28/10/24. “Al sur del Equanil” es una novela extraña, de un escritor más raro aún: Renato Rodríguez (premio Nacional de Literatura 2006). Un margariteño que nació el mismo año que el Gabo (1927), pero que, al contrario del novelista colombiano, murió prácticamente en la infamia a la venerable edad de 83 años en junio de 2011, al mejor estilo de los autores malditos, autoexiliado en un intrincado pueblo aragüeño.
Él mismo se quejaba de haber sido desterrado del círculo de los exquisitos del “olimpo venezolano” por Salvador Garmendia y Adriano González León. El primero, según el anecdotario bohemio caraqueño, fue el responsable por carambola del título de la novela en medio de una pea cuando coincidieron una noche de parrandas en un bar de Bello Monte, al confundir su título original -Al sur del Ecuador- con el famoso y desaparecido ansiolítico (Equanil), muy solicitado entonces en algunos círculos creativos para activar la sedación narcótica.
Carpintero apuñalado en Nueva York, marino de ocasión en las aguas del Caribe, cercano a varios de los escritores del boom latinoamericano en París, inquilino de un burdel de Lima, actor de cine y cortos en Caracas y Mérida, Rodríguez desempeñó los más extravagantes e incompatibles oficios antes que su verdadera pasión, la escritura, con la que mantuvo una relación traumática, impulsada de un lado por las opiniones lapidarias (como la de Garmendia) que decían que su obra no era la de un artista, y del otro, por esa necesidad natural de escribir, gracias a la cual compuso una obra poderosa, con títulos como “El Bonche”, “La noche escuece” y “El embrujo del olor a huevos fritos”, títulos difíciles de conseguir, a diferencia de Al sur… que tuvo una digna reedición en 2004 por Monte Ávila Editores Latinoamericana.
Pero no hablamos de un advenedizo que recibió por azar el reconocimiento nacional.
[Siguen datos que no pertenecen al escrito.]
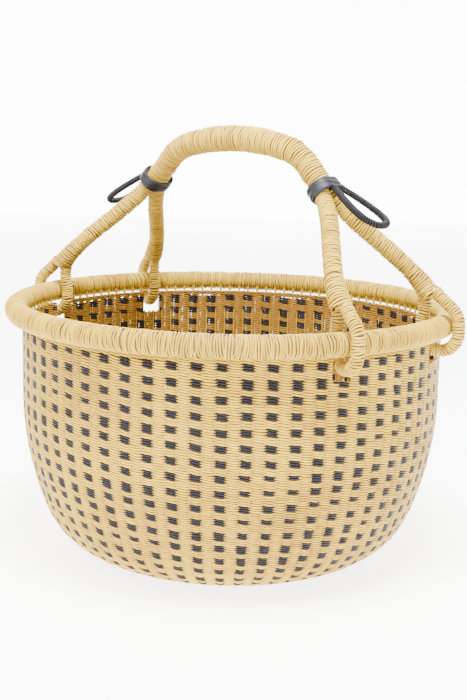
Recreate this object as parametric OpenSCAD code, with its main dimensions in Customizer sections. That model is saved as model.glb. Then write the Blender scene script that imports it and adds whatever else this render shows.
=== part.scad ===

El novelista mexicano Juan Rulfo, renovador de las letras latinoamericanas con sus celebradas Pedro Páramo y El llano en llamas, dijo de Al sur… que se trataba de un verdadero hallazgo y una muestra a nivel hispanoamericano de la mejor narrativa.
Su relación con el cine, sin embargo, es uno de los capítulos más insólitos de su intensa experiencia vital. Llegó a intervenir en once películas venezolanas, entre ellas, como el bebedor anónimo al fondo de una tasca en “Se solicita muchacha de buena presencia y motorizado con moto propia”, de Alfredo Anzola; y el rol protagónico que alcanzó en el cortometraje “Struthio Mobildotone” de André Agustí, donde interpreta a un padre de familia que en medio de los apremios económicos trabajando como vigilante de un zoológico caraqueño, decide secuestrar a un Avestruz para comérselo en familia.
Lo cierto es que fue un autor atípico, que prefirió alejarse de los estereotipos como lo evidencian sus respuestas en las entrevistas que concedió a la prensa criolla, donde no actuaba ni como divina criatura, ni impostando la actitud del literato encumbrado, sino como un espontáneo anecdótico y desdichado, más dado a la espontaneidad y a la “frescura coloquial” como le endilgaba Orlando Araujo, oscilando siempre -hasta hoy- entre el negligente olvido y la admiración obscura de una minúscula cofradía de seguidores que aún se asombran de su insolente veta artística.